Making things worse is Canada’s slow vaccine rollout, which could hurt reservations for the peak summer season. The country has administered just 3.1 doses per 100 people, versus 14 per 100 in the U.S., according to the Bloomberg Vaccine Tracker.

Analysts expect an 80 per cent decline in revenue when Air Canada reports fourth-quarter earnings on Friday. A key metric to watch is how much cash the company anticipates it will burn, after an expected $12 million to $14 million a day in the fourth quarter.

Air Canada has built up enough liquidity to hunker down for several more quarters. National Bank Financial analyst Cameron Doerksen estimates that the airline ended 2020 with about $8.2 billion in cash and will hit a low of $4.1 billion in the first quarter of 2022.

That kind of cushion helped Air Canada stay away from an emergency loan program for large businesses, which comes at a high cost and has been tapped by only one small airline so far. Air Canada has received some help from Ottawa in the form of a federal wage subsidy program, which helped reduce operating expenses by a net $391 million for the first nine months of 2020, filings show.

Aid With Strings

Trudeau and his ministers have pledged to support the airline industry, but additional funding will probably come with conditions.

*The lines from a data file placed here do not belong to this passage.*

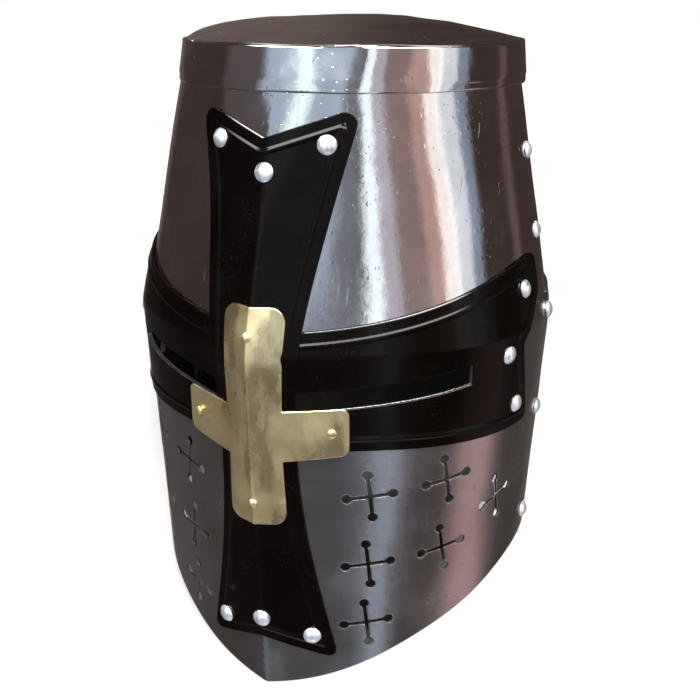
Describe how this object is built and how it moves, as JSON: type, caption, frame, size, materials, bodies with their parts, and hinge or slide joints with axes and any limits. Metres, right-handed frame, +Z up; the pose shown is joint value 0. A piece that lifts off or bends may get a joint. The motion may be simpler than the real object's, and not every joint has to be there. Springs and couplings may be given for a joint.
{
  "type": "great helm",
  "caption": "Flat topped knight's great helm with a creased pointed face, black sight band and upright bar, brass cross, breaths, leather liner and chin strap.",
  "frame": {"origin": "crown of the wearer's head, on the middle plane, under the liner's tabs", "axes": "+Z up, -Y toward the face, +X toward the side seen on the right from the front"},
  "size_m": [0.2114, 0.2389, 0.3122],
  "materials": {
    "polished_steel": "polished sheet steel with fine scratches and streaks",
    "satin_steel": "satin sheet steel, finely brushed",
    "black_lacquer": "gloss black lacquer on sheet steel",
    "brass": "polished brass sheet",
    "bright_rivet": "bright domed rivets",
    "leather": "brown vegetable tanned leather",
    "cord": "waxed lace",
    "buckle_steel": "nickel plated"
  },
  "bodies": {
    "helm_shell": {"crown_cap": "polished_steel", "upper_front_plate": "polished_steel", "upper_back_plate": "polished_steel", "face_plate": "satin_steel", "neck_plate": "satin_steel", "eye_band": "black_lacquer", "upright_bar": "black_lacquer", "brass_cross": "brass", "cross_rivets": "brass", "head_band": "leather", "crown_tabs": "leather", "tab_lace": "cord", "bar_top_rivets": "bright_rivet", "bar_bottom_rivets": "bright_rivet", "band_rivets_right": "bright_rivet", "band_rivets_left": "bright_rivet", "upper_seam_rivets_right": "bright_rivet", "upper_seam_rivets_left": "bright_rivet", "lower_seam_rivets_right": "bright_rivet", "lower_seam_rivets_left": "bright_rivet", "strap_rivet_right": "bright_rivet", "strap_rivet_left": "bright_rivet", "back_waist_rivets": "bright_rivet", "liner_rivets": "bright_rivet"},
    "chin_strap": {"chin_strap_long": "leather", "chin_strap_short": "leather", "buckle_frame": "buckle_steel", "buckle_prong": "buckle_steel"}
  },
  "joints": [
    {"name": "chin_strap_swing", "type": "hinge", "parent": "helm_shell", "child": "chin_strap", "pos_m": [0, 0.00392, -0.137], "axis": [1, 0, 0], "range_deg": [-35, 35]}
  ]
}
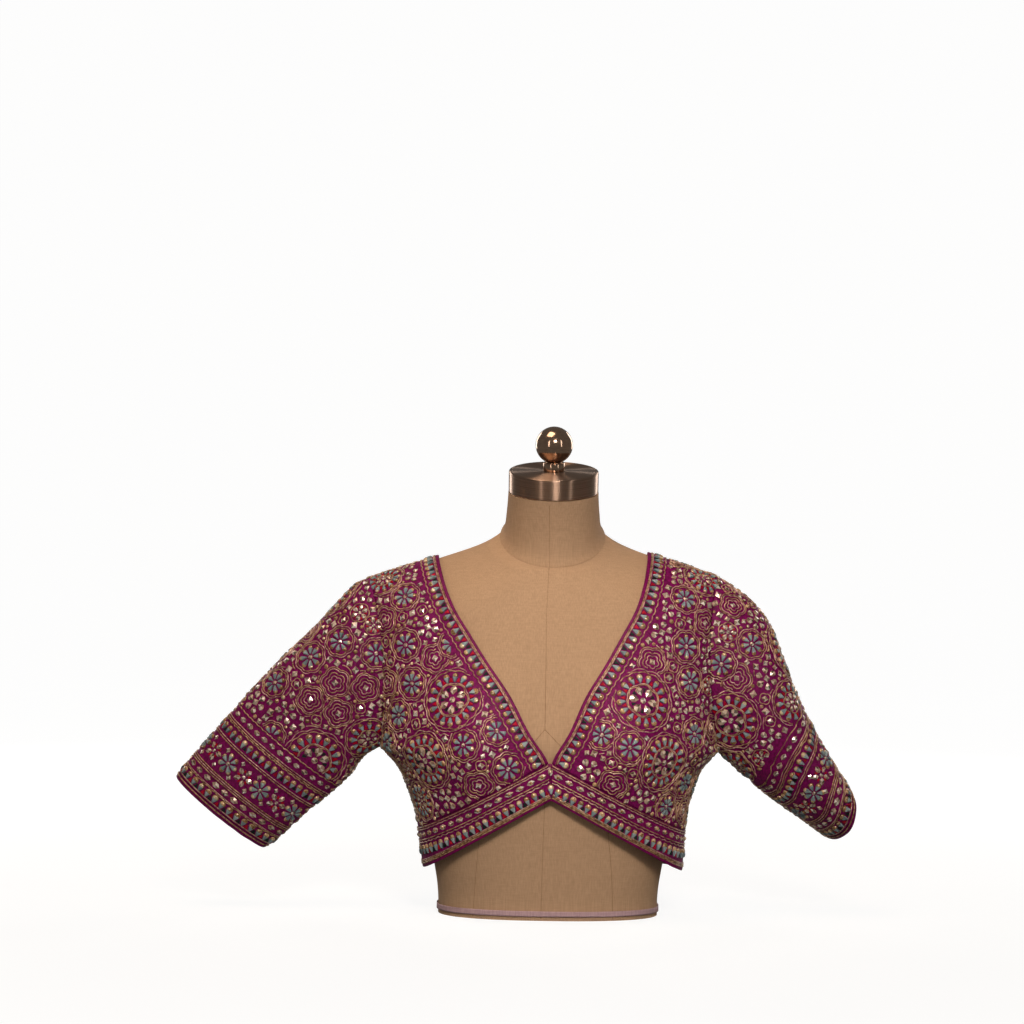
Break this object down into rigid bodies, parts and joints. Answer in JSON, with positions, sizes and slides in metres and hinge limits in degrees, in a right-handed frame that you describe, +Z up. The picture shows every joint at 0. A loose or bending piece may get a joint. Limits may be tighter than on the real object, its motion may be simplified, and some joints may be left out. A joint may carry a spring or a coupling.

The government’s priorities are to ensure airlines give refunds for canceled flights, reinstate suspended regional routes in Canada and protect jobs, Katherine Cuplinskas, a spokeswoman for Finance Minister Chrystia Freeland, said by email.

The government is right to not “mindlessly bail out” the industry, said Ambarish Chandra, a professor of economic analysis and policy at the University of Toronto’s Rotman School of Management. It could also take an equity stake, like Germany and other nations did with some of their airlines, he said. Rovinescu has said he opposes such aid.

“Air Canada has deep pockets, very profitable routes, it has a very strong brand name,” Chandra said. “If they really want a bailout, they should give the government something in return.”